First, consider: Do we have enough skilled cyber analysts to fill a 24x7 staffing plan?

Staffing that emphasizes three shifts a day, with analysts “following the sun” around the world,  are difficult to staff and even harder to staff with qualified analysts, typically resulting in an under-utilized, less capable crew on the night shift.

Given the limited cyber resources in the market today, that night shift crew is likely to be tasked with manually alerting first-tier analysts when an incident is detected.

(We should point out that there are times when organizations will need to put eyeballs on screens 24 hours a day, seven days a week for reasons of regulatory compliance, for example.)

How do you avoid this pitfall?

Question the effectiveness of your staffing plan. Evaluate and look for ways to customize and tune your technology to enable quality alerts to your analysts. Then, leverage intelligence to identify trends in the timing and/or cadence of attacks to inform your staffing decisions and your training plans.

Waiting and reacting is no strategy  

Good technology and solid staffing aren’t enough, however. Bringing technology and people together most effectively requires a cybersecurity strategy. Unfortunately, many organizations consider “waiting for something to happen and then reacting” their strategic framework. That’s actually no framework at all (and lacking that sense of direction contributes mightily to the pitfalls of technology and staffing, to boot.)

Avoiding this pitfall means eschewing a reactionary posture. If you’re reactionary today, getting better means making an honest assessment of your current processes and procedures. Consider evaluating yourself against a proven framework with demonstrative results by a leading peer in your industry, for example.

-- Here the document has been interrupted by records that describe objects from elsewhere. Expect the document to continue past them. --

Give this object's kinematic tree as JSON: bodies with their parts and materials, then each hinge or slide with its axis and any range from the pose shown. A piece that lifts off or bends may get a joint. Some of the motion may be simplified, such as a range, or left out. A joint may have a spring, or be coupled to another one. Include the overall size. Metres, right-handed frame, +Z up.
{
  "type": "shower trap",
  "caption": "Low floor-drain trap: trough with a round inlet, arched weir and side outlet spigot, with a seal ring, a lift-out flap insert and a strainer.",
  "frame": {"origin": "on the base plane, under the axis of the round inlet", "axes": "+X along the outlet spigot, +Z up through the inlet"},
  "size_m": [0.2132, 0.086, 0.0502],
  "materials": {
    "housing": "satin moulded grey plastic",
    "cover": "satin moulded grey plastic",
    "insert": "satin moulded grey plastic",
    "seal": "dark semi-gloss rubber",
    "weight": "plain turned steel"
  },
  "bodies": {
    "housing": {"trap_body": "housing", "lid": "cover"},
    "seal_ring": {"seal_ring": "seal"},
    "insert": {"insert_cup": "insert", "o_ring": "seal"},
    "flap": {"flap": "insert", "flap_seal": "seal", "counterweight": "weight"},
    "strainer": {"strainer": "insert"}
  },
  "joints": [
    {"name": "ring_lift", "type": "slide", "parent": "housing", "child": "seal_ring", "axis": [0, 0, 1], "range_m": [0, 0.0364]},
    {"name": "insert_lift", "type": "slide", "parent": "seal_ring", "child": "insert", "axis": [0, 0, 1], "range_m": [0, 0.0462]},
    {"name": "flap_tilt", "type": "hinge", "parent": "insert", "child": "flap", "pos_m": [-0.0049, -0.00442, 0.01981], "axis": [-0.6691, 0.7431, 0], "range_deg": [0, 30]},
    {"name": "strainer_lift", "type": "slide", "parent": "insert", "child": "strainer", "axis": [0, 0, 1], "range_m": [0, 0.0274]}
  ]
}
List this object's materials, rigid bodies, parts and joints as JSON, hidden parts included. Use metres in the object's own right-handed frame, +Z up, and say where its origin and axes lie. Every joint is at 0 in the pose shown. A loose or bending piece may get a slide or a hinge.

Second, rethink network architecture in the context of cybersecurity. Corporate network architecture needs to be designed in a defendable way to promote resiliency through visibility, manageability and survivability.

Finally, adopt a framework that leverages your hard-won intelligence, whether from prior attacks or from the careful work of cyber analysts at your firm and elsewhere. Track, map trends, analyze, and collaborate. Be proactive.

The increase in disclosed breaches has opened up a cybersecurity maturity dialogue across organizations worldwide. Now is the time to question how we’ve done things and how we’re doing things: Is the status quo enough or have we been lulled into a false sense of cybersecurity?